You're operating with an unexpressed assumption, namely that only those causes that are approved by those who consider themselves progressives are truly good for the neighbor and that all those not approved are not good for the neighbor and hateful toward the neighbor.

If I see my neighbor ready to take a swig from a bottle that I know to be poison and he does not, am I "loving my neighbor" if I choose not to become involved?  Wouldn't the loving thing be to stop him from drinking it?  Generally religious institutions and groups organize to support some causes or oppose others because they love their neighbors and believe that what they support will be good for their neighbors and what they oppose will be bad for them.

In 2012 there were nearly 700,000 abortions in the United States.  That is down from previous years.  But even if you allow for abortions in the cases where the baby if born would be non-viable, that is still hundreds of thousands of people who could have lived who now will not.  You may agree that their deaths were somehow a benefit to their mothers, families and communities not to be, as do the advocates for abortion.  (If nothing else, it has been argued, it is cheaper to abort babies than to let them live.  How progressive 8) put dollars over life!?!)  But can you really say that the pro-life/anti-abortion people advocate as they do because they do not love and have no concern for their neighbors?  Is advocating for the most vulnerable and least powerful antithetical to advocating for Jesus?

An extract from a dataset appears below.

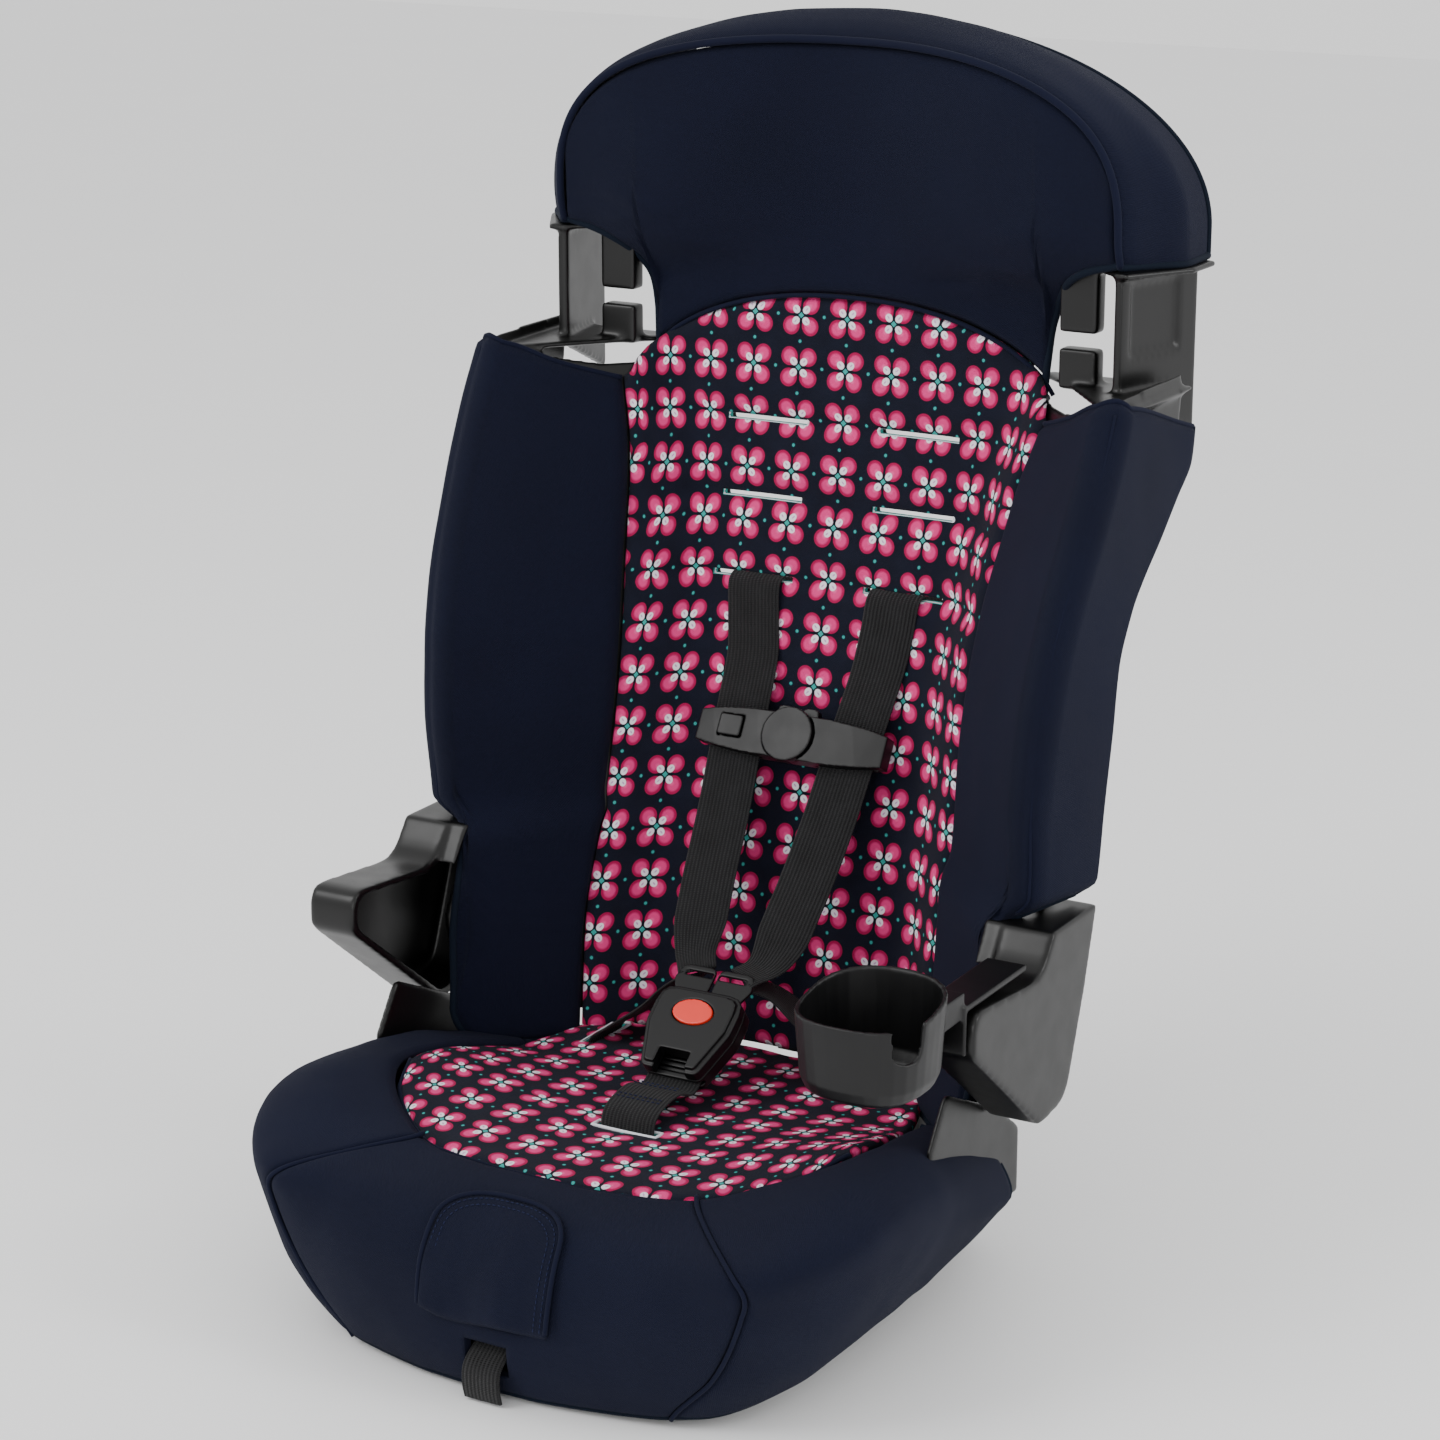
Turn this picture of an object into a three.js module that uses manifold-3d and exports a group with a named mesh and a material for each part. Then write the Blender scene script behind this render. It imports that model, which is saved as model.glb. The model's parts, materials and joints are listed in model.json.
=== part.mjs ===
// High-back harness booster seat, in millimetres.
// +X is the sitter's left, -Y is the way the seat faces, +Z is up, the floor is Z = 0.
import * as THREE from "three";
import { mergeVertices } from "three/addons/utils/BufferGeometryUtils.js";
import Module from "manifold-3d";

const wasm = await Module();
wasm.setup();

// ---------------------------------------------------------------- driving dimensions
const CENTRE_Y = 39; // depth position of the middle of the whole seat, moved to Y = 0 at the end
const PAD = 7; // thickness of cover and foam over the shell
const GAP = 2.5; // clearance between a cover and the shell
const WALL = 4; // moulded wall thickness
const SEAM = 0.8; // half the gap between two sewn panels
const CLEAR = 0.9; // room round a moulding that passes through a cover
const WEBBING = 38; // harness webbing width
const WEB_THICK = 1.6;
const PIVOT = { y: 150, z: 88 }; // hinge line of the backrest on the base
const SLOT_HEIGHTS = [399, 450, 500]; // harness slots, three pairs
const SLOT_X = 55; // middle of a harness slot
const SLOT_WIDTH = 58;
const CUP = { x: 194, y: -98, radius: 41, top: 249, bottom: 198, wall: 2.6, tilt: 8 };

// heights up the backrest against the shape of its front face
const backY = curve([[90, 138], [174, 152], [250, 173], [330, 195], [399, 213], [450, 225], [500, 232], [545, 236],
  [590, 238], [640, 236], [700, 232], [750, 228]]);
const kneeX = curve([[90, 88], [174, 92], [332, 86], [415, 92], [480, 108], [530, 128], [560, 134]]);
const kneeSag = curve([[90, 2], [560, 3]]); // how far the knee stands in front of the centre line
const frontX = curve([[90, 184], [236, 188], [262, 213], [320, 215], [400, 219], [482, 227], [530, 229], [560, 229]]);
const frontY = curve([[90, 30], [140, 44], [175, 54], [236, 60], [262, 60], [320, 55], [360, 57], [400, 65], [440, 79],
  [482, 99], [525, 122], [560, 140]]);
const outerX = curve([[90, 196], [236, 200], [262, 234], [400, 236], [500, 236], [560, 235]]);
const rearY = curve([[90, 40], [236, 70], [258, 130], [306, 136], [345, 142], [391, 150], [423, 168], [440, 186],
  [462, 211], [483, 236], [500, 252], [560, 262]]);

// ---------------------------------------------------------------- helpers
function curve(knots) {
  // smooth interpolation through the knots, level beyond both ends
  return (t) => {
    if (t <= knots[0][0]) return knots[0][1];
    const last = knots[knots.length - 1];
    if (t >= last[0]) return last[1];
    const i = knots.findIndex((k) => k[0] > t) - 1;
    const [t0, v0] = knots[i];
    const [t1, v1] = knots[i + 1];
    const slope = (a, b) => (b[1] - a[1]) / (b[0] - a[0]);
    const mid = slope(knots[i], knots[i + 1]);
    const limit = (other) => (other * mid <= 0 ? 0 : (2 * other * mid) / (other + mid));
    const m0 = i > 0 ? limit(slope(knots[i - 1], knots[i])) : mid;
    const m1 = i + 2 < knots.length ? limit(slope(knots[i + 1], knots[i + 2])) : mid;
    const h = t1 - t0;
    const x = (t - t0) / h;
    return v0 * (1 + 2 * x) * (1 - x) ** 2 + m0 * h * x * (1 - x) ** 2
      + v1 * x * x * (3 - 2 * x) + m1 * h * x * x * (x - 1);
  };
}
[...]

It has been the contention of many who have advocated for traditional marriage and against same-sex marriage that changing marriage to include same-sex couples will damage the institution of marriage and in the process damage society.  Obviously, many disagree with that position and they have prevailed.  But does the fact that the tradition marriage folks lost that debate mean that they were not operating out of love for their neighbors?  How narrow minded!